Things then take a turn for the ridiculous when Perry uses the example of a 10 year old attempting to kill himself by jumping off the balcony because he was so distraught at parental inattention. The parents worked full time, were loving and otherwise tried to spend time with their son and used a series of au pairs as part of their childcare. Perry is constructing a message that parents (read – mothers) should put their children ahead of their careers, somehow forgetting that the vast majority of mothers already do. If we didn’t, the gender pay gap wouldn’t exist.

What benefit can there be in using such an extreme example? Most working parents who are just trying to juggle something that passes for a career with something that passes for decent parenting. Why rub salt in that gaping wound with the kicker that their kids might top themselves if someone (read – the mother) doesn’t drop any level of personal career satisfaction to be completely available? Why?

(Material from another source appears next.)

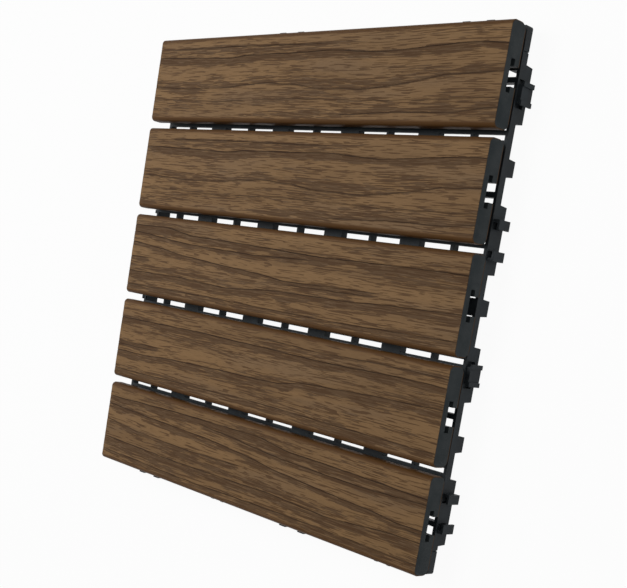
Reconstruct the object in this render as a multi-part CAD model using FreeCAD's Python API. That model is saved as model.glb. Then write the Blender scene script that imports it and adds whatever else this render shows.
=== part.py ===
import FreeCAD, Part
import math
import os

# Interlocking deck tile: five co-extruded slats on one moulded base grid.
# Millimetres. The origin is the middle of the underside, on the ground.
# X runs along the slats, Y runs across them and Z is up.

# Slats, as extruded and sawn
SLAT_COUNT = 5
SLAT_LENGTH = 300.0
SLAT_WIDTH = 55.3
SLAT_THICKNESS = 12.0
SLAT_GAP = 4.7
TOP_EDGE_RADIUS = 3.0
BOTTOM_EDGE_RADIUS = 4.5
# How far past or short of the nominal length the saw left each right-hand end
SAW_OFFSETS = (-0.4, -0.9, 1.1, 0.2, 0.7)

# T-slot along the underside of each slat
MOUTH_WIDTH = 10.5
WING_WIDTH = 17.3
WING_HEIGHT = 3.3
SLOT_DEPTH = 7.5

# Levels of the base above the ground
GROUND = 0.0
RIM_BOTTOM = 5.6
RIM_HEIGHT = 4.8
PAD_HEIGHT = 3.0

# Base plan
END_OVERHANG = 1.75
EDGE_MARGIN = 0.6
RIM_WALL = 1.9
CORNER_RADIUS = 1.5
CORNER_LENGTH = 13.4
SEAM_WIDTH = 0.7
SEAM_DEPTH = 0.5

# Lattice inside the rim
END_BAY = 24.25
BEAM_COUNT = 4
BEAM_WIDTH = 15.0
BEAM_WEB = 2.0
BEAM_SIDE = 1.8
RIB_THICKNESS = 2.0
RUNNER_THICKNESS = 3.0

# Pads that carry a slat, and the T-studs that hold it down
PAD_LENGTH = 10.0
PAD_OFFSET = 18.0
STUD_LENGTH = 8.0
STUD_SIDE_CLEARANCE = 0.3
STUD_HEIGHT_CLEARANCE = 0.2
STUD_NOSE = 1.2
VENT_CLEARANCE = 0.4

# Feet
FOOT_TOP_RADIUS = 5.2
FOOT_BOTTOM_RADIUS = 4.4
FOOT_BORE_RADIUS = 2.6
FOOT_BORE_DEPTH = 5.0
RIM_FOOT_WIDTH = 9.5
RIM_FOOT_DEPTH = 6.5
DRAFT = 0.5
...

At every point where Perry recommends a more child focussed, time consuming, empathetic approach, in the same breath she attempts to reassure readers that it’s not too late to undo any damage done or change your ways. These reassurances pale against the examples – like the suicidal 10 year old – and just add to the parental (read – mother) guilt.

I wanted to love The Book You Wish Your Parents Had Read (and Your Children Will Be Glad That You Did) but there’s a smug certainty that pervades it that sets my teeth on edge. The bar for attentive parenting is set so high, it is practically impossible to fulfil if you have more than one child and a job. More fundamentally than that, it fails to adequately see parents (read – mothers) as independent humans who have the right to carve out a space for themselves, whether the blessed child likes it or not.